In order for a LL to rely on ground 30(1)(d) - alternative accommodation, what must they show?

A

That the alternative accommodation proposed is reasonable with regards to the T’s business needs. e.g. if T is in city centre, offering something out of town is not reasonable.

28
Q

What must be established for the LL to rely on ground 30(1)(f) - intention to demolish and reconstruct? ‘Redevelopment ground’.

A
  • Must be a FIRM and SETTLED INTENTION to redevelop - evidenced by obtaining planning permission or entering into construction contracts.
  • Cannot just be minor, MUST BE SUBSTANTIAL so that the right of re-entry under the lease terms would not be sufficient to carry out the works i.e.
  • that OBTAINING POSSESSION is necessary in order to do the works.
29
Q

What must you remember regarding ground 30(1)(g)? LL wants to occupy itself.

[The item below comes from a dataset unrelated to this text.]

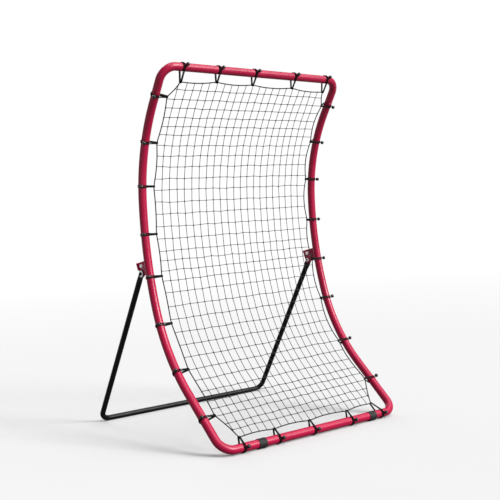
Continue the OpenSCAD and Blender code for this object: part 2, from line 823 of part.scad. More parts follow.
top_rail();
bottom_rail();
left_upper_side_tube();
right_upper_side_tube();
left_lower_side_tube();
right_lower_side_tube();
left_bracket();
right_bracket();
bracket_bolts();
bracket_bolt_nuts();
pivot_bolts();
pivot_washers();
pivot_nuts();
left_leg();
right_leg();
rear_bar();
foot_sleeve(sleeve_in - side_x + sleeve_slip);  // left_foot_sleeve
foot_sleeve(side_x - sleeve_in + sleeve_slip);  // right_foot_sleeve
left() frame_button(top_joint);  // top_left_button
frame_button(top_joint);  // top_right_button
left() frame_button(mid_joint);  // middle_left_button
frame_button(mid_joint);  // middle_right_button
left() frame_button(arm_len);  // bottom_left_button
frame_button(arm_len);  // bottom_right_button
left() rear_right_button();  // rear_left_button
rear_right_button();
left() frame_spring(top_joint);  // top_left_button_spring
frame_spring(top_joint);  // top_right_button_spring
left() frame_spring(mid_joint);  // middle_left_button_spring
frame_spring(mid_joint);  // middle_right_button_spring
left() frame_spring(arm_len);  // bottom_left_button_spring
frame_spring(arm_len);  // bottom_right_button_spring
left() rear_right_button_spring();  // rear_left_button_spring
rear_right_button_spring();
net();
border_rope();
top_loops();
bottom_loops();
side_loops(left_tips);  // left_loops
left() side_loops(right_tips);  // right_loops
top_loop_balls();
bottom_loop_balls();
side_loop_balls(left_tips);  // left_loop_balls
left() side_loop_balls(right_tips);  // right_loop_balls
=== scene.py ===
"""Pitching rebound net: the net, its rope, loops and balls, and every finish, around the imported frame."""
import json
import math

import bmesh
import bpy
import numpy as np
from mathutils import Matrix, Vector

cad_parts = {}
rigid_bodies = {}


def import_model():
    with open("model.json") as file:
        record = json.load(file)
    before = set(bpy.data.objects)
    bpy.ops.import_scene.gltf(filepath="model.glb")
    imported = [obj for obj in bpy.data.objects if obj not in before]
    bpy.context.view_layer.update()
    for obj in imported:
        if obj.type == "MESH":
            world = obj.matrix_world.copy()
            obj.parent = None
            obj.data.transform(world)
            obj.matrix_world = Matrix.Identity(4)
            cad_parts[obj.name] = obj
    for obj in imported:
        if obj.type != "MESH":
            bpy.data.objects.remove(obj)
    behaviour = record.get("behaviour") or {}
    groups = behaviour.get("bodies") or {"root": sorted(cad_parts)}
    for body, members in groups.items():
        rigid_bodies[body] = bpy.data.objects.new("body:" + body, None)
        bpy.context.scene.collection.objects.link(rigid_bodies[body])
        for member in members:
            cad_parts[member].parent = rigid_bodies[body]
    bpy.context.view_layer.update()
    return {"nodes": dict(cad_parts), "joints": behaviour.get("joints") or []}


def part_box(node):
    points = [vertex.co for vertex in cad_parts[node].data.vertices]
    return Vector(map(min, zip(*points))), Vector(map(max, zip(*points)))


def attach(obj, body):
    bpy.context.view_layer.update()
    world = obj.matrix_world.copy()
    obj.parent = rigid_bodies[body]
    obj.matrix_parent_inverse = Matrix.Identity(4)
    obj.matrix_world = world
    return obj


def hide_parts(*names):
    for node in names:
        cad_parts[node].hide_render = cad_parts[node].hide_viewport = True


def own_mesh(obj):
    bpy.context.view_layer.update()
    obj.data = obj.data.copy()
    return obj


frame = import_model()

bl_info = {
    "name": "Rebound net",
    "version": (1, 0, 0),
    "blender": (4, 5, 0),
    "location": "View3D > Sidebar > Rebound net",
    "description": "Makes the net, its fittings and the finishes of a pitching rebound net",
    "category": "Object",
}

# The frame's sizes, in metres, as the CAD source has them
TUBE_R, TUBE_WALL = 0.016, 0.0012
CORNER_R = 0.055
ARM_LEN = 0.100
MID_JOINT = 0.850
SPIGOT_LEN = 0.040
FIT_GAP = 0.0001
BUTTON_HOLE_R = 0.0036
NET_FORWARD = 0.012
SIDE_REACH = 0.044
TOP_REACH = 0.044
BOTTOM_REACH = 0.036
CORNER_REACH = 0.010
LOOP_R = 0.01765         # centreline of the cord around a tube
ROPE_LOOP_R = 0.0043     # centreline of the cord around the rope
STRAND_OFF = 0.0031      # from a loop's middle to each of its two strands
CORD_FLAT = 0.76         # the elastic cord's height as a share of its width
# A ball's middle: its distance from the tube's axis, and along a rail from its loop's middle
SIDE_BALL_AT = 0.0269
RAIL_BALL_AT, RAIL_BALL_BESIDE = 0.0237, 0.01125
SIDE_BALL_TURN = math.radians(50)
TOP_BALL_TURN = math.radians(20)
BOTTOM_BALL_TURN = math.radians(15)
FOOT_LEN, TIP_LEN = 0.270, 0.152
LOW_BOW_R, TOP_BOW_R = 0.680, 0.680
LEANS = np.radians([47, 47, 16, -1, -33, -33])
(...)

What is this restriction intended to prevent?

A

The five year rule! s.30(2)

The LL CANNOT rely on ground G if LL bought the reversionary interest WITHIN 5 YEARS of the STD in the s.25 notice or PCD in s.26 request.

The 5 year restriction is intended to prevent a LL from buying up a lease purely to then expel the protected tenancy.

30
Q

Do the parties actually end up going to court?

A
  • If both parties want a renewal lease will negotiate, h/e in background T has court application if needed.
  • If hostile notice T will need to go to court, or if s.26 rejected will need to argue against esp if discretionary grounds have been submitted as can go in T’s favour.
31
Q

How is compensation calculated if no renewal lease is granted due to successful argument of ground f or g? s.37

A

1 x rateable value if same business less than 14 years

1 x double the rateable value if 14 years plus

32
Q

Explain in brief a s.27 notice.

A

Is served by a tenant if it does not want a renewal lease.

If a T is going to leave by CED no need to serve, but might want to for clarity.

  • Is served on the IMMEDIATE LL not the competent LL.

If wants to hold over, say a month, must serve s.27 notice. At least 3 mths before it intends to leave. Obligations under the lease will persist til actual departure.